La tragedia del reclutamiento de menores vuelve a estar en el centro de la discusión pública. Esta vez, a causa del bombardeo de la Fuerza Aérea a un campamento de las disidencias en el Guaviare en el que murieron 10 integrantes de la banda de ‘Gentil Duarte’, entre ellos varios menores.
Que en la tercera década del siglo XXI centenares de niños y adolescentes de las regiones más pobres del país sigan siendo forzados –bien por la violencia, bien por la falta de institucionalidad y oportunidades– a integrarse a las organizaciones criminales es, simplemente, inaceptable. Datos del Centro de Memoria Histórica hablan de al menos 18.000 menores reclutados ilegalmente desde 1958 hasta el 2020. Por esto, nuestra sociedad y nuestro Estado deben hacer mucho más para rescatar a los que ya están en las filas de la ilegalidad y, sobre todo, para evitar que persista el reclutamiento ilegal de menores. Es algo que solo será posible cuando en todo el territorio nacional el único imperio sea el de la legalidad, que se construye, principalmente, con educación, administración de justicia y verdadero desarrollo social.

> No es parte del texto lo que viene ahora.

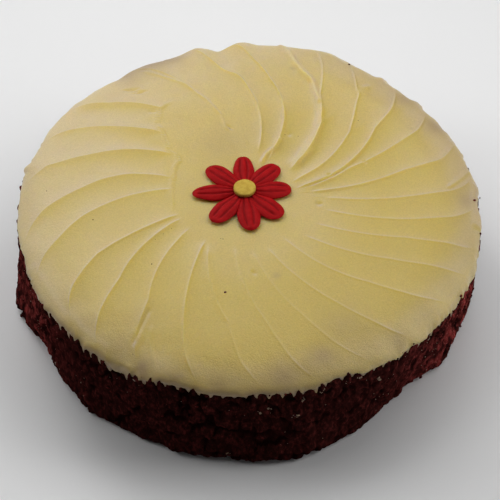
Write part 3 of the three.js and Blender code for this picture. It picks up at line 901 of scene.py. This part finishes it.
def noise_node(tree, place, size, detail=2, roughness=0.5):
    """A noise whose lumps are `size` millimetres across."""
    inputs = {"Vector": place, "Scale": 1 / size, "Detail": detail, "Roughness": roughness}
    return add_node(tree, "TexNoise", inputs).outputs["Fac"]


def ramp(tree, value, stops):
    """Colours along a value: stops are (position, (r, g, b))."""
    node = add_node(tree, "ValToRGB", {0: value})
    elements = node.color_ramp.elements
    while len(elements) < len(stops):
        elements.new(0.5)
    for element, (position, colour) in zip(elements, stops):
        element.position = position
        element.color = (*colour, 1)
    return node.outputs["Color"]


def map_range(tree, value, from_low, from_high, to_low, to_high):
    """A value moved from one range to another and kept inside it."""
    inputs = {"From Min": from_low, "From Max": from_high, "To Min": to_low, "To Max": to_high}
    return add_node(tree, "MapRange", {"Value": value, **inputs}).outputs[0]


def varied(tree, place, size, detail, *ends):
    """A noise brought to a range of values by the four ends that map_range takes."""
    return map_range(tree, noise_node(tree, place, size, detail), *ends)


def calculate(tree, operation, first, second):
    return add_node(tree, "Math", {0: first, 1: second}, operation=operation).outputs[0]


def mix(tree, factor, first, second):
    """A colour between two others."""
    return add_node(tree, "Mix", {0: factor, 6: first, 7: second}, data_type="RGBA").outputs[2]


def bump(tree, height, distance, **below):
    """A bump whose full height is `distance` millimetres, over another one given as Normal."""
    inputs = {"Height": height, "Strength": 1, "Distance": distance * MM, **below}
    return add_node(tree, "Bump", inputs).outputs[0]


# ---- materials
def frosting_look(tree, place):
    """Cream frosting: light yellow, slightly waxy, with a fine grain, browner where it is thinner and where
    shade is painted, and with shade, sheen and crest highlights painted in its tones of yellow.
    """
    drift = varied(tree, place, 14, 3, 0.3, 0.7, -0.12, 0.12)
    # The yellow attribute paints shade and sheen: yellower on slopes turned from the window and half-way out
    # at the front, paler as if lit along crests, the edge and the back half.
    hue = map_range(tree, calculate(tree, "ADD", attribute(tree, "yellow"), drift), -1.5, 1.5, 0, 1)
    tone = ramp(tree, hue, [
        (0, (0.65, 0.518, 0.285)),
        (0.33, (0.635, 0.491, 0.192)),
        (0.5, (0.622, 0.474, 0.147)),
        (0.67, (0.608, 0.458, 0.112)),
        (1, (0.59, 0.435, 0.07)),
    ])
    grain = varied(tree, place, 0.55, 2, 0.3, 0.7, 0.935, 1.085)
    tone = add_node(tree, "VectorMath", {0: tone, "Scale": grain}, operation="SCALE").outputs[0]
    thin = attribute(tree, "thin")
    fine = bump(tree, noise_node(tree, place, 0.5, 3, 0.65), 0.2)
    return {
        # brown where the frosting is thinner, and as painted shade at the edges and behind the flower
        "Base Color": mix(tree, thin, tone, (0.3, 0.19, 0.12)),
        "Subsurface Weight": map_range(tree, thin, 0, 0.6, 0.8, 0.1),
        "Subsurface Radius": (1, 0.75, 0.2),
        "Subsurface Scale": 6 * MM,
        "Roughness": varied(tree, place, 5, 3, 0.3, 0.7, 0.3, 0.4),
        "Specular IOR Level": 0.5,
        "Normal": bump(tree, noise_node(tree, place, 2.5), 0.12, Normal=fine),
    }


def crumb_look(tree, place):
    """Moist deep red crumb, with painted shade in its pockets, and painted light and glints on its lit flanks
    and back.
    """
    tone = ramp(tree, noise_node(tree, place, 1.4, 4, 0.65), [
        (0.3, (0.012, 0.0035, 0.003)),
        (0.5, (0.033, 0.0078, 0.0068)),
        (0.75, (0.125, 0.022, 0.0195)),
    ])
    # painted light: brighter red crumb on the lit flanks and back
    blotch = varied(tree, place, 3, 3, 0.45, 0.62, 0.03, 1)
    dust = calculate(tree, "MULTIPLY", attribute(tree, "dust"), blotch)
    dusty = mix(tree, map_range(tree, dust, 0, 1, 0, 0.9), tone, (0.34, 0.048, 0.044))
    # Painted shade: the crumb is drawn darker in its pockets and crevices.
    pocket_shade = map_range(tree, attribute(tree, "crumb"), -0.8, 0.3, 0.88, 0)
    pocket_shaded = mix(tree, pocket_shade, dusty, (0.009, 0.002, 0.0017))
    # painted glints: pale specks where the painted light falls
    glint_specks = map_range(tree, noise_node(tree, place, 0.6, 2, 0.6), 0.56, 0.66, 0, 1)
    return {
        "Base Color": mix(tree, calculate(tree, "MULTIPLY", glint_specks, dust), pocket_shaded, (0.38, 0.1, 0.09)),
        "Roughness": varied(tree, place, 0.9, 3, 0.35, 0.65, 0.4, 0.8),
        "Specular IOR Level": 0,
        "Normal": bump(tree, noise_node(tree, place, 0.8, 3, 0.6), 0.18),
    }


def petal_look(tree, place):
    """Matt red sugar paste, with shade painted in the petals' grooves, at their roots and on the hub."""
    tones = [(0.3, (0.3, 0.0042, 0.0054)), (0.7, (0.4, 0.0066, 0.0084))]
    tone = ramp(tree, noise_node(tree, place, 2.5, 3), tones)
    # painted shade, carried by the groove attribute
    painted_shade = map_range(tree, attribute(tree, "groove"), 0.2, 1, 0, 0.5)
    return {
        "Base Color": mix(tree, painted_shade, tone, (0.12, 0.002, 0.003)),
        "Roughness": 0.55,
        "Specular IOR Level": 0.05,
        "Normal": bump(tree, noise_node(tree, place, 0.35), 0.03),
    }


def button_look(tree, place):
    """Grainy yellow sugar, with brown grains round its foot."""
    tones = [(0.35, (0.51, 0.33, 0.046)), (0.65, (0.6, 0.42, 0.068))]
    tone = ramp(tree, noise_node(tree, place, 1.6, 3), tones)
    grain = varied(tree, place, 0.35, 2, 0.5, 0.62, 0, 1)
    foot = map_range(tree, attribute(tree, "foot"), 0, 1, 0.06, 0.8)
    brown = calculate(tree, "MULTIPLY", grain, foot)
    return {
        "Base Color": mix(tree, brown, tone, (0.22, 0.05, 0.015)),
        "Roughness": 0.7,
        "Specular IOR Level": 0.15,
        "Normal": bump(tree, noise_node(tree, place, 0.4), 0.06),
    }


def floor_look(*_):
    return {"Base Color": (0.9, 0.9, 0.9), "Roughness": 0.9}


# ---- stage, light and camera
VIEW_ELEVATION = 47.2  # degrees above the horizon
VIEW_DISTANCE = 6.5  # rim radii
VIEW_HEIGHT = 41  # of the point on the axis round which the camera is placed
AIM_DROP, AIM_RIGHT = 17.3, 1.2  # how far under and to the right of that point it looks
LENS = 108.5  # mm, on Blender's 36 mm sensor
FLOOR_HALF = 2500
LIT = (0, 0, 0.04)  # what the lights point at, in metres
LIGHTS = [  # (name, azimuth and elevation in degrees, distance and size in metres, power in watts)
    ("near_left_back", 135, 60, 0.45, 0.3, 0.46),
    ("near_left", 180, 50, 0.45, 0.3, 0.19),
    ("near_back", 90, 60, 0.45, 0.3, 0.22),
    ("near_right_back", 45, 60, 0.45, 0.3, 0.48),
    ("near_right", 0, 55, 0.5, 0.3, 0.15),
    ("window", 120, 25, 1.1, 0.4, 2.3),
    ("back", 90, 35, 1.2, 0.6, 0.45),
    ("left", 170, 25, 1.1, 0.4, 2.15),
    ("right_low", -3, 12, 1, 0.3, 1.3),
    ("front_right_low", -32, 5, 1, 0.3, 0.8),
    ("right", 5, 35, 1.1, 0.5, 2.1),
]
WORLD_LIGHT = 0.02


def build_floor():
    corners = [(x * FLOOR_HALF, y * FLOOR_HALF, 0) for x, y in ((-1, -1), (1, -1), (1, 1), (-1, 1))]
    floor = make_object("floor", (corners, [(0, 1, 2, 3)]))
    floor.data.materials.append(make_material("pale_floor", floor_look))


def area_light(name, azimuth, elevation, distance, size, power):
    light = bpy.data.lights.new(name, "AREA")
    light.shape = "DISK"
    light.size, light.energy = size, power
    lamp = add_object(name, light)
    lift = np.radians(elevation)
    out = Vector(polar(np.cos(lift), azimuth, np.sin(lift)))
    lamp.location = out * distance + Vector(LIT)
    lamp.rotation_euler = (-out).to_track_quat("-Z", "Y").to_euler()


def build_light():
    """Soft studio light, mostly from the back and left, and a faint even light from all round."""
    for settings in LIGHTS:
        area_light(*settings)
    world = bpy.data.worlds.new("studio")
    world.use_nodes = True
    tree = world.node_tree
    set_inputs(tree, tree.nodes["Background"], {"Color": (1, 1, 1), "Strength": WORLD_LIGHT})
    bpy.context.scene.world = world
    bpy.context.scene.view_settings.view_transform = "Standard"


def build_camera():
    camera = add_object("camera", bpy.data.cameras.new("camera"))
    camera.data.lens = LENS
    camera.data.clip_start, camera.data.clip_end = 0.05, 20
    tilt = np.radians(VIEW_ELEVATION)
    back = Vector((0, -np.cos(tilt), np.sin(tilt)))
    up = Vector((0, np.sin(tilt), np.cos(tilt)))
    middle = Vector((*AXIS, VIEW_HEIGHT)) * MM
    camera.location = middle + back * VIEW_DISTANCE * RIM_RADIUS * MM
    aim = middle + Vector((AIM_RIGHT * MM, 0, 0)) - up * AIM_DROP * MM
    camera.rotation_euler = (aim - camera.location).to_track_quat("-Z", "Y").to_euler()
    bpy.context.scene.camera = camera


# ---- the whole
def settle(piece, material, slot, *nodes):
    """Finish a piece: its material and the CAD nodes that it stands for; its slot is not used."""
    piece.data.materials.append(material)
    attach(piece, "root")
    if nodes:
        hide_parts(*nodes)


build_camera()
build_floor()
build_light()
red = make_material("red_crumb", crumb_look, UPRIGHT)
cream = make_material("cream_frosting", frosting_look)
frosting, surface = build_frosting()
settle(build_sponge(), red, "sponge_crumb", "sponge")
settle(frosting, cream, "cream_frosting", "frosting")
settle(build_flower(), make_material("red_sugar", petal_look), "red_sugar", "flower")
settle(build_button(), make_material("yellow_sugar", button_look), "yellow_sugar", "flower_centre")
settle(build_crumbs(surface), red, "sponge_crumb")
settle(build_smears(), cream, "cream_frosting")
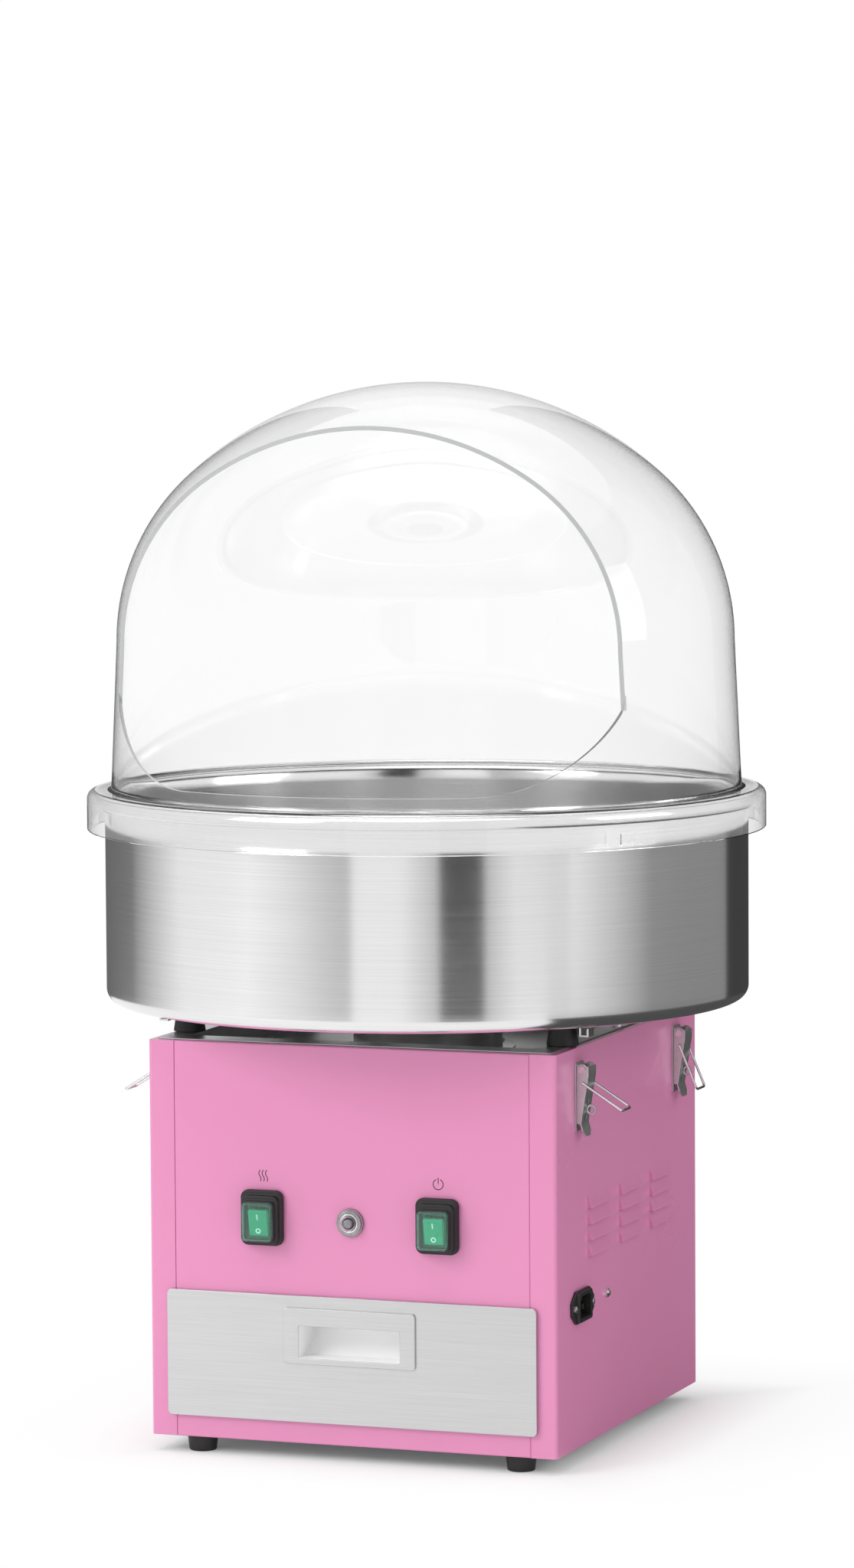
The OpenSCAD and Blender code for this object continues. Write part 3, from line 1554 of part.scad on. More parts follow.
// Half section of the dome's outer or inner surface, filled to the axis
module dome_section(inset) {
    top_r = dome_top_r - inset;
    side_r = dome_side_r - inset;
    wedge = 2 * dome_top_r;
    slope = [dome_arc_x, dome_wall_h - dome_top_z];
    polygon([[0, skirt_h], [dome_foot_r - inset, skirt_h], [dome_wall_r - inset, dome_wall_h],
        [0, dome_wall_h]]);
    translate([dome_arc_x, dome_wall_h]) intersection() {
        circle(side_r, $fn = 180);
        square(dome_h);
    }
    translate([0, dome_wall_h]) square([dome_arc_x, side_r]);
    translate([0, dome_top_z]) intersection() {
        circle(top_r, $fn = 180);
        polygon([[0, 0], [0, wedge], slope * wedge / norm(slope)]);
    }
}

// Skirt and shoulder, below the wall
module skirt_section() {
    ledge_h = skirt_h + dome_t;
    translate([skirt_r - dome_t, 0]) square([dome_t, ledge_h - shoulder_r]);
    translate([skirt_r - shoulder_r, ledge_h - shoulder_r]) intersection() {
        difference() {
            circle(shoulder_r);
            circle(shoulder_r - dome_t);
        }
        square(shoulder_r);
    }
    translate([dome_foot_r - dome_t, skirt_h])
        square([skirt_r - shoulder_r - dome_foot_r + dome_t, dome_t]);
}

// Small moulded lugs inside the skirt that snap under the bowl's rim
module skirt_lugs() {
    around(lug_count, lug_angle)
        translate([skirt_r - dome_t - lug_t, -lug_w / 2, lug_rise])
            cube([lug_t + dome_t / 2, lug_w, lug_h]);
}

module dome() {
    color("white", 0.35) translate([0, 0, dome_z]) difference() {
        union() {
            rotate_extrude($fn = 180) {
                difference() {
                    dome_section(0);
                    dome_section(dome_t);
                    square([dome_foot_r - dome_t, skirt_h + over]);
                }
                skirt_section();
            }
            skirt_lugs();
        }
        translate([0, -opening_y, 0]) rotate([90, 0, 0]) linear_extrude(dome_foot_r) {
            translate([-opening_w / 2, opening_sill + opening_r])
                square([opening_w, dome_h]);
            translate([opening_r - opening_w / 2, opening_sill])
                square([opening_w - 2 * opening_r, dome_h]);
            for (sx = [-1, 1])
                translate([sx * (opening_w / 2 - opening_r), opening_sill + opening_r])
                    circle(opening_r);
        }
    }
}

side_panel_right();
side_panel_left();
front_panel();
back_panel();
base_plate();
feet();
foot_screws();
cabinet_screws();
tray();
bowl_posts();
post_screws();
guard_ring();
motor_screws();
motor_bracket();
motor_case();
motor_bearings();
brush_holder();
carbon_brushes();
switch_surrounds();
switch_caps();
switch_bodies();
reset_breaker();
reset_ring_nut();
reset_boot();
inlet_body();
inlet_pins();
inlet_screws();
earth_screw();
wiring();
drawer_runners();
latch_bases();
latch_rivets();
lever_front_right();
lever_front_left();
lever_rear_right();
lever_rear_left();
bail_front_right();
bail_front_left();
bail_rear_right();
bail_rear_left();
drawer_box();
drawer_front();
drawer_handle();
rocker_heat();
rocker_power();
reset_button();
drive_shaft();
motor_rotor();
slip_rings();
head_base();
heating_ring();
heater_posts();
head_drum();
head_cone();
head_screws();
head_fins();
fin_screws();
bowl();
bowl_hooks();
dome();
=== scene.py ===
import math

import bmesh
import bpy
from mathutils import Matrix, Vector


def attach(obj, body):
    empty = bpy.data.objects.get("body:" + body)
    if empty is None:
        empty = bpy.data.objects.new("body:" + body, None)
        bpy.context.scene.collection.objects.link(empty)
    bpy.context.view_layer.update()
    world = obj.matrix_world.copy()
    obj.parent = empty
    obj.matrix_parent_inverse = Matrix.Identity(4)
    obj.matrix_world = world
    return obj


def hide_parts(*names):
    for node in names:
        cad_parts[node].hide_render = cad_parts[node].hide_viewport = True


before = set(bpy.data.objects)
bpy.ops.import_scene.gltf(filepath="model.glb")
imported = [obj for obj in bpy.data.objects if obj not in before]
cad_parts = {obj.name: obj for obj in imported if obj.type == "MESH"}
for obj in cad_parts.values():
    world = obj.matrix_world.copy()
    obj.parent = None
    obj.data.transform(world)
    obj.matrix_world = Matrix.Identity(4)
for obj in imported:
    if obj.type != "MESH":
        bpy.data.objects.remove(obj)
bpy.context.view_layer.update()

scene = bpy.context.scene

# Sizes that the finer pieces share with the frame
BOWL_LOW = 0.3388
BOWL_WALL_R = 0.251
BOWL_SHEET = 0.0012
BOWL_CORNER = 0.010
BOWL_HOLE_R = 0.088
COLLAR_TOP = 0.3508
RIM_TOP = 0.5008
RIM_R = 0.260
BEAD_R = 0.00475
DOME_LOW = 0.4731
DOME_SKIN = 0.003
OPENING_Y = -0.1275
OPENING_HALF = 0.21014
OPENING_SILL = DOME_LOW + 0.041
OPENING_CORNER = 0.095
CABINET_HALF_X = 0.165
PANEL_FRONT = -0.172
SEAM_X = 0.144
SEAM_ROUNDING = 0.0013
SWITCH_X = 0.071
ROCKER_PIVOT = (-0.178, 0.184)
ROCKER_TILT = math.radians(12)
RESET_Z = 0.185
LOUVRE_TOP = 0.203
LOUVRE_PITCH = 0.0123
LOUVRE_ROWS = 4
NEAR = 2e-5


# Mesh helpers

def add_object(name, mesh):
    piece = bpy.data.objects.new(name, mesh)
    scene.collection.objects.link(piece)
    return piece


def mark_sharp(bm, sharp):
    """Smooth all the faces, and keep the edges that turn by more than an angle in degrees."""
    limit = math.radians(sharp)
    for face in bm.faces:
        face.smooth = True
    for edge in bm.edges:
        edge.smooth = len(edge.link_faces) == 2 and edge.calc_face_angle(0.0) < limit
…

Siendo esto así, no puede quedar la menor duda de que los responsables por la lamentable muerte de menores que forman parte de los grupos armados son sus reclutadores: esos barones de la guerra, que se han escondido bajo diversas banderas políticas para medrar del narcotráfico y la minería ilegal, los usan como carne de cañón. Así lo establece nuestra legislación interna, pero también lo hace el Derecho Internacional Humanitario, que persigue el reclutamiento como un crimen de guerra y también señala taxativamente las situaciones de combate en las que alguien puede ser considerado un combatiente. Los intereses políticos no pueden dar lugar a equívocos. Y es que así se ha pretendido tender un manto de duda sobre la legitimidad de los bombardeos, que, valga decirlo, son usados por el Estado como última opción.
Hay que rescatar a los que ya están en las filas de la ilegalidad
y evitar que persista el reclutamiento ilegal de menores.
Los bombardeos son una expresión del uso legítimo de la fuerza del Estado. Fueron un arma fundamental para cambiar el curso del conflicto en Colombia y forzar a las Farc a avenirse a una negociación política. Su utilización está reglada por directrices en las que el respeto por las normas del DIH es la base, y en decenas de oportunidades no se dio luz verde a operaciones contra objetivos de alto valor por la presencia comprobada de personas que no formaban parte de la organización ilegal.
Pero pretender proscribir el uso del fuego aéreo, como se ha escuchado desde algunas orillas, es desconocer no solo las normas del DIH, que rigen el accionar de nuestras Fuerzas Militares, sino la realidad del conflicto. Además, podría tener el efecto perverso de incrementar, como ya sucede, el reclutamiento de menores para ser usados como escudos humanos.
Toda muerte es lamentable, y por supuesto que el Estado tiene que hacer mucho más –incrementar las capacidades de inteligencia para planear los grandes golpes contra los ilegales y así prevenir situaciones como la que hoy lamentamos–. Pero quienes pusieron en situación de riesgo y, aparte de eso, les quitaron a los menores la protección del DIH en el campamento de ‘Gentil Duarte’ son, insistimos, los criminales que los reclutaron para la ilegalidad.